12 лет без Егора
— Дело даже не в том, что информации слишком много. Мне не нравится то, что за ней стоит. Ведь все, что сочинялось, творилось людьми на протяжении сотен, тысяч лет, полностью исчезло, обесценилось до степени постмодерна
— И тут начинается огромное количество попыток выхода обратно, попыток вернуться, попыток идти вперёд, стоически преодолеть, делать вид, что всё здорово, что победили. Как на альбомах «Солнцеворот» и «Невыносимая лёгкость бытия» — самых трагических наших альбомах. Они сочинены после событий 1993 года, октября, когда, собственно говоря, реально восторжествовал… не то что восторжествовал — а, я считаю, было на весь мир показано, что такое есть вот наш, русский экзистенциализм. Когда горстка отстреливалась, по ним там били из танков, а все думали, что победим. Альбомы, собственно говоря, про это: когда человек полностью проиграл — и он поёт, как он победил, и побеждает
— То, что мы делаем, не относится к понятию «рок», «творчество» и т. п. То, что мы делаем — это акт выстаивания относительно огромного нагромождения всей этой грязи, мерзости, которая на нас валится. И сейчас нужно выстоять против чудовищного натиска этой безобразной дряни — всей системы европейской цивилизации, полностью всей — с литературой, искусством... Не надо никакого искусства, не надо никакой литературы, надо быть Живым
— Вокруг нас люди мрут, а нас обвиняют, что мы не умираем. А мы не умираем. Мы не умрём. Я так себя чувствую… таким вечным. То есть я бессмертный человек. Но за это платится определёнными вещами. И в будущем будет платиться. Просто сейчас я не представляю, чем можно ещё платить, что будет дальше. Потому что нагрузка идёт всё сильнее и сильнее. А путь всё равно всё интереснее и интереснее, собственно говоря. Я не знаю, мне это нравится. Единственное, я боюсь старости — с точки зрения энергии и прочих таких вещей. Потому что силы… Мне бы сейчас силы молодости, я бы просто столько ещё наделал!

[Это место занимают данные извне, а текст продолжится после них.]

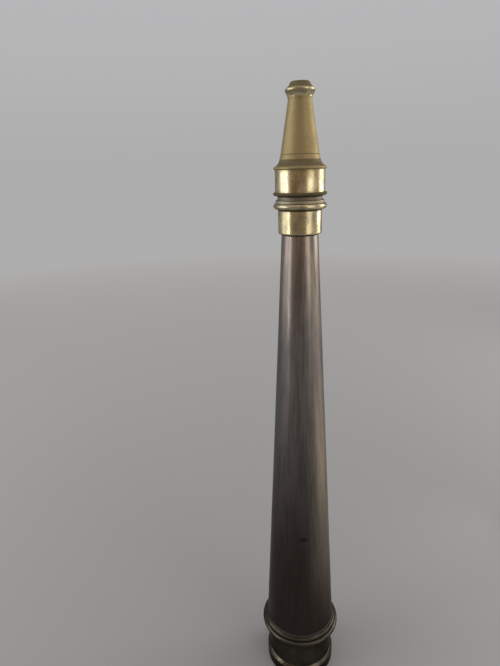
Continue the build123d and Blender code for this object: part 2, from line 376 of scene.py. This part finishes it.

— В критический момент я понял, что внутри есть что-то, что сломать невозможно. Можно умереть, но всё равно ничего не иэменится, ты становишься внутри себя как будто каменный, вечный
— Те. кто нас не знает, сильно удивляются, и даже испытывают шок. когда видят, что в жизни мы люди весёлые и очень контактные. Мне вообще нравится жить. То что я делаю — это религия жизни
— Я человек из области живчиков, мне нравится жить, мне нравятся живые
— Если человек живой, так он всегда живой, а если мёртвый, то его уже не реанимируешь
— Пластмассовый мир всё-таки победил?
— Нет, и я надеюсь не победит никогда.